25% fewer employers pay full maternity benefit since recession


The number of employers offering their employees full maternity benefit has declined by more than a quarter since the recession began, according to a new survey.

At the same time, the number of employers offering no extra payments on top of the statutory benefit, which was cut in the present budget has increased, according to the study by recruitment specialists Principle which compares maternity benefits in 2013 to how they were at the end of the Celtic Tiger in 2008.

Maternity benefit was hit again in the budget with the State’s contribution being reduced from €262 a week to €230 in most cases.

Liable for tax
In July 2012, maternity benefit became liable for tax for the first time. For women on the top rate of tax, maternity benefit has fallen 48 per cent since 2008.

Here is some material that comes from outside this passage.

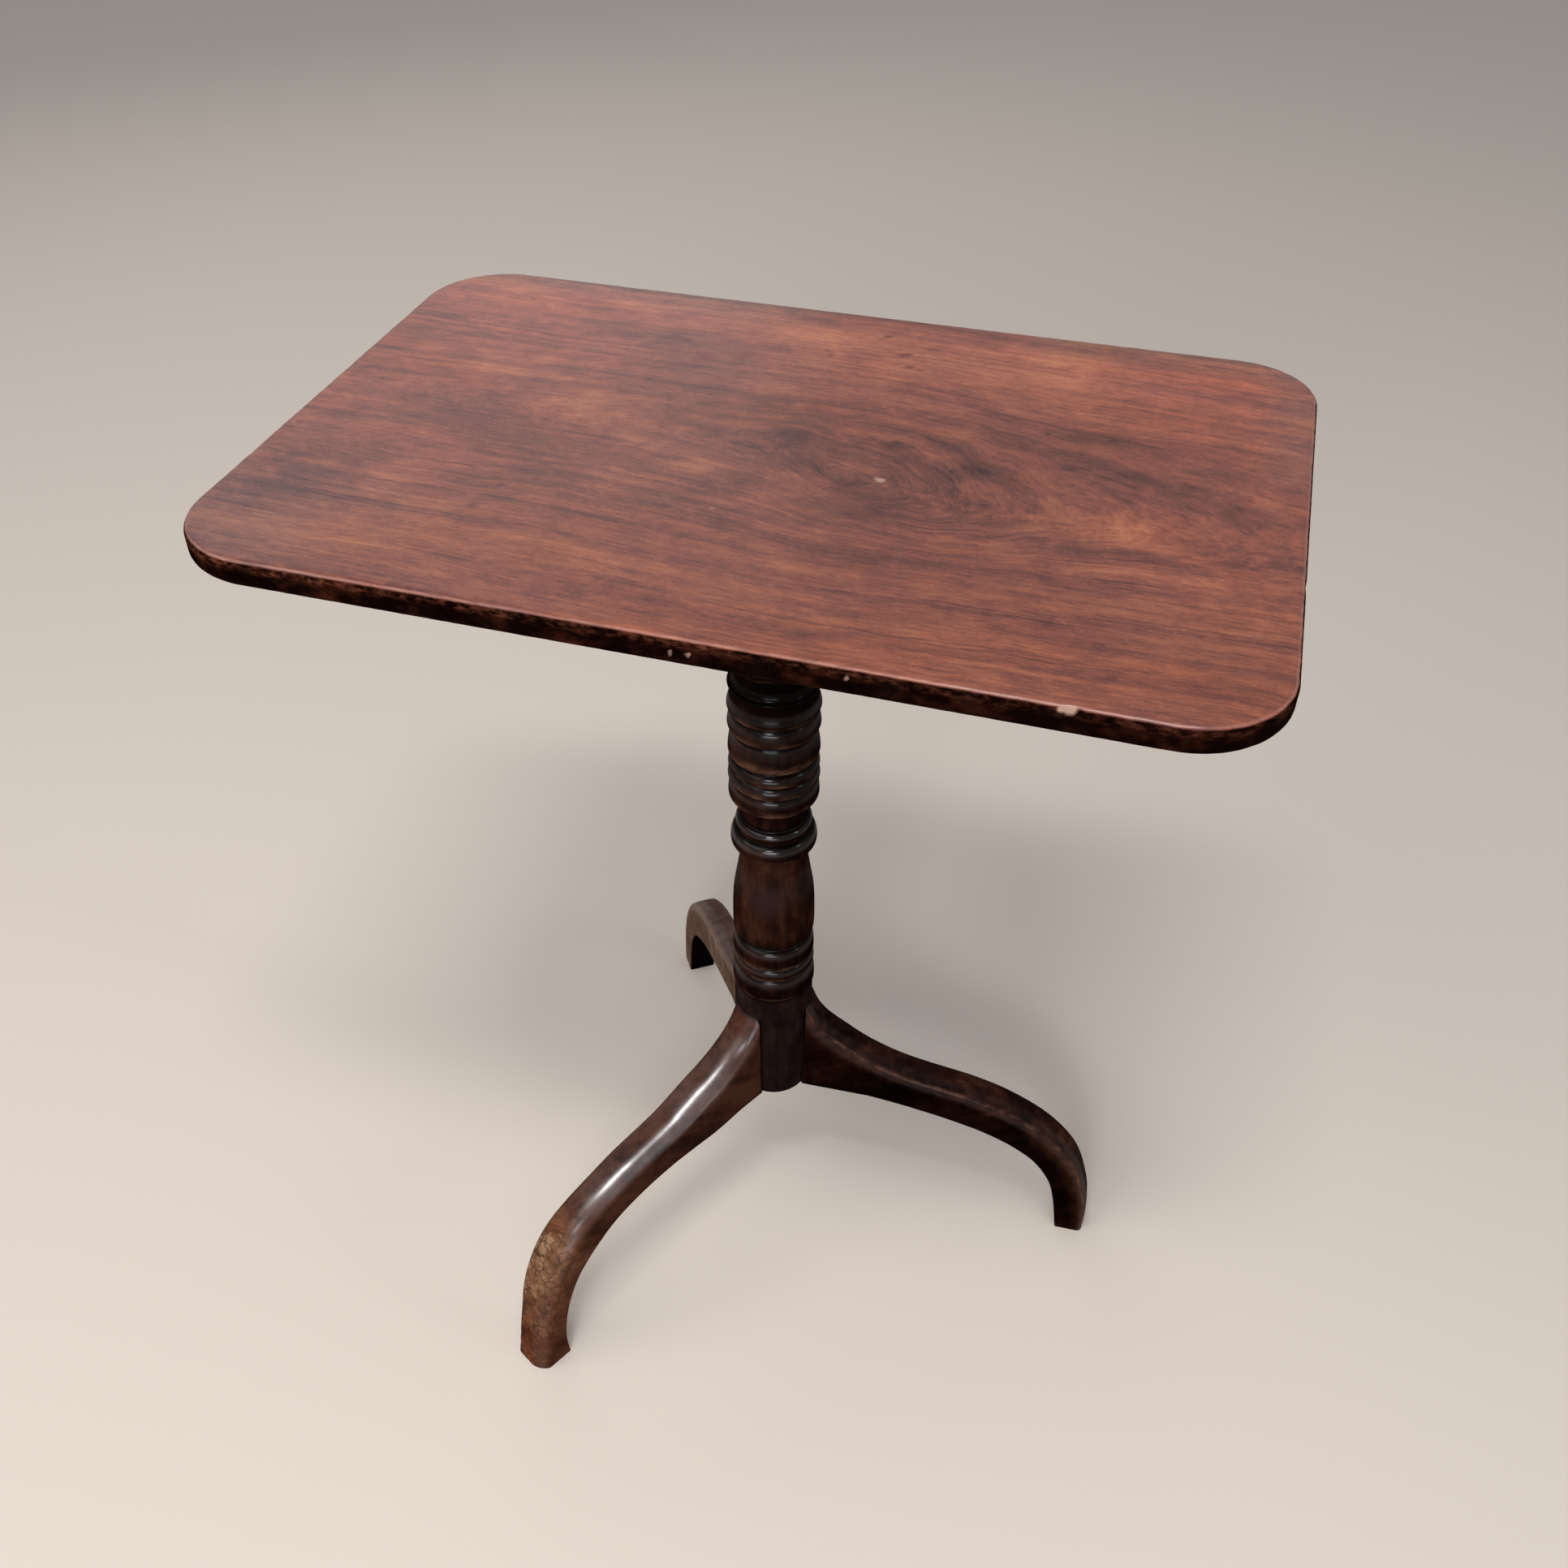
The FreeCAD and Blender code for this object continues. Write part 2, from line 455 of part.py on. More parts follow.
rivet = Part.makeCylinder(1.6, 4.2, Vector(0, KNOB_Y, BOLT_Z0))
bolt = bolt.cut(rivet)
knob = turned([
    [(0, 674.0), (3.0, 674.0)],
    [(3.0, 674.0), (5.2, 674.9), (5.9, 677.0), (5.2, 679.2), (3.4, 680.3), (SHANK_R, 681.2)],
    [(SHANK_R, 681.2), (SHANK_R, BOLT_Z0)],
    [(SHANK_R, BOLT_Z0), (1.6, BOLT_Z0)],
    [(1.6, BOLT_Z0), (1.6, BOLT_Z0 + 4.2)],
    [(1.6, BOLT_Z0 + 4.2), (0, BOLT_Z0 + 4.2)],
    [(0, BOLT_Z0 + 4.2), (0, 674.0)],
])
knob.translate(Vector(0, KNOB_Y, 0))

# bowed leaf that presses the bolt down in its case
sp_lo, sp_hi, sp_t = BOLT_Z0 + BOLT_H + 0.05, pz0, 0.45
mid_y = -87.0
half = 17.0
low_arc = Part.Arc(Vector(0, mid_y - half, sp_hi - sp_t), Vector(0, mid_y, sp_lo), Vector(0, mid_y + half, sp_hi - sp_t)).toShape()
up_arc = Part.Arc(Vector(0, mid_y + half, sp_hi), Vector(0, mid_y, sp_lo + sp_t), Vector(0, mid_y - half, sp_hi)).toShape()
leaf = Part.Face(Part.Wire([
    low_arc,
    Part.makeLine(Vector(0, mid_y + half, sp_hi - sp_t), Vector(0, mid_y + half, sp_hi)),
    up_arc,
    Part.makeLine(Vector(0, mid_y - half, sp_hi), Vector(0, mid_y - half, sp_hi - sp_t)),
])).extrude(Vector(12, 0, 0))
leaf.translate(Vector(-6, 0, 0))

# ---------------------------------------------------------------- write the nodes
save(top, "table_top")
save(column, "column")
save(wedge, "column_wedge")
for n in legs:
    save(legs[n], n)
save(block, "hinge_block")
save(pin_l, "pivot_pin_left")
save(pin_r, "pivot_pin_right")
save(strike, "keeper_plate")
save(Part.makeCompound(keeper_screws), "keeper_screws")
save(brace, "base_brace")
save(Part.makeCompound(brace_screws), "brace_screws")
save(bearer_l, "bearer_left")
save(bearer_r, "bearer_right")
save(Part.makeCompound(bearer_screws), "bearer_screws")
save(plate, "catch_plate")
save(case, "catch_case")
save(leaf, "catch_spring")
save(Part.makeCompound(catch_screws), "catch_screws")
save(bolt, "catch_bolt")
save(knob, "catch_knob")
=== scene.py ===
import bpy
import bmesh
import math
import random
from mathutils import Matrix, Vector, noise


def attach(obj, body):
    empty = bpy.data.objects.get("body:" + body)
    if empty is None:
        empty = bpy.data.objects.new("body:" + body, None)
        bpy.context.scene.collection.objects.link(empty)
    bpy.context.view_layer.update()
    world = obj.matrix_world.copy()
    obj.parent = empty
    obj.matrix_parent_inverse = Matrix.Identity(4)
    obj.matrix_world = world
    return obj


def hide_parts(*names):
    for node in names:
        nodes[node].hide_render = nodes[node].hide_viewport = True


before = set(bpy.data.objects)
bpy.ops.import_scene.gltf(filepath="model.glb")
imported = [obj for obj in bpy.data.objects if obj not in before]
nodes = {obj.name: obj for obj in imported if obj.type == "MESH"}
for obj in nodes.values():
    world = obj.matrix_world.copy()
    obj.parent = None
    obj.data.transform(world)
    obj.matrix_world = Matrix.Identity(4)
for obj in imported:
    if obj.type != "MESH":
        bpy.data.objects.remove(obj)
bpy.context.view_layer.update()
MM = 0.001

# the pillar's axis and the middle of the top, in the row frame
AX, AY = -3.5, 12.8
TOPX, TOPY = 0.0, 13.5

# ---------------------------------------------------------------- camera
F_PX, PITCH, ROLL = 1874.6, math.radians(40.75), math.radians(0.52)
CAM = Vector((-0.0162, -0.8222, 1.1545))
CX = 930.0
turn = Matrix.Rotation(math.radians(17.40), 3, "Z")
fwd = Vector((0, math.cos(PITCH), -math.sin(PITCH)))
dn = Vector((0, -math.sin(PITCH), -math.cos(PITCH)))
rt = Vector((1, 0, 0))
rt2 = math.cos(ROLL) * rt + math.sin(ROLL) * dn
dn2 = -math.sin(ROLL) * rt + math.cos(ROLL) * dn
cols = (turn @ rt2, turn @ (-dn2), turn @ (-fwd))
rot = Matrix(((cols[0][0], cols[1][0], cols[2][0]),
              (cols[0][1], cols[1][1], cols[2][1]),
              (cols[0][2], cols[1][2], cols[2][2])))
cam_data = bpy.data.cameras.new("photo_camera")
cam_data.sensor_width = 36.0
cam_data.lens = 36.0 * F_PX / 1932.0
cam_data.shift_x = (966.0 - CX) / 1932.0
cam_data.clip_start = 0.05
cam_data.clip_end = 50
cam = bpy.data.objects.new("photo_camera", cam_data)
bpy.context.scene.collection.objects.link(cam)
cam.matrix_world = Matrix.Translation(turn @ CAM + Vector((-0.0011, 0.0135, 0))) @ rot.to_4x4()
bpy.context.scene.camera = cam
bpy.context.scene.view_settings.view_transform = "Standard"


# ---------------------------------------------------------------- mesh helpers
def new_object(name, bm, smooth=True):
    me = bpy.data.meshes.new(name)
    bm.normal_update()
    bm.to_mesh(me)
    bm.free()
    if smooth:
        me.polygons.foreach_set("use_smooth", [True] * len(me.polygons))
    ob = bpy.data.objects.new(name, me)
    bpy.context.scene.collection.objects.link(ob)
    return ob


def set_attr(ob, name, values):
    a = ob.data.attributes.new(name, "FLOAT", "POINT")
    a.data.foreach_set("value", values)


def n3(x, y, z, seed=0.0):
    # smooth noise, about -1..1
    return noise.noise(Vector((x + seed * 17.3, y - seed * 9.1, z + seed * 5.7)))


def fbm(x, y, z, octaves=3, seed=0.0):
    s, a, t = 0.0, 1.0, 0.0
    for i in range(octaves):
        s += a * n3(x, y, z, seed + i * 1.7)
        t += a
        a *= 0.5
        x, y, z = x * 2.03, y * 2.03, z * 2.03
    return s / t


def smooth01(v):
    v = min(1.0, max(0.0, v))
    return v * v * (3 - 2 * v)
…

The survey was carried out among 140 jobseekers, those in employment and HR specialists. Those sampled were all women aged 25-45. Some 44 per cent worked in organisations with more than 300 employees while 30 per cent worked in small and medium enterprises (SMEs) with between one and 49 employees.

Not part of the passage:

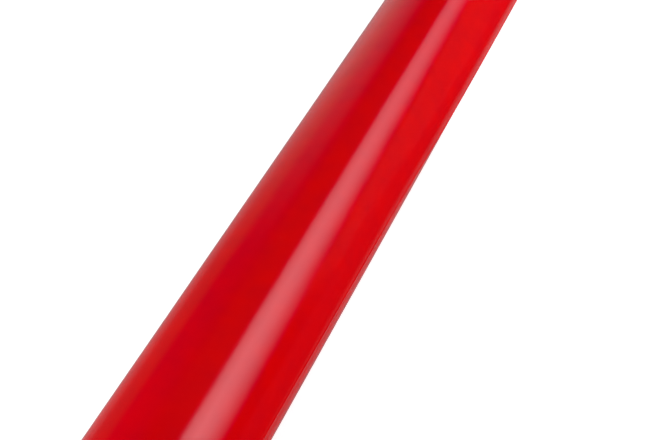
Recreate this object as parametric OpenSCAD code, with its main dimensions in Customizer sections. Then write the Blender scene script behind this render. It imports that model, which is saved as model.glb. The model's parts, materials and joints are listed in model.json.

The number of employers offering full pay for 26 weeks has reduced from 50 per cent to 36.7 per cent. Partial payments have increased by 13 per cent which would indicate that some employers who paid a full contribution in 2008 reverted to a partial contribution when the recession struck.

The number of employers paying nothing increased slightly from 19 per cent in 2008 to 22.5 per cent this year.

Of those returning to work, 79 per cent returned full-time, 15 per cent part-time and6 per cent did flexi-hours. This is a substantial increase on 2008 when 61 per cent returned to work full-time indicating that the deterioration in take home pay may be contributing to more women working full time after maternity leave.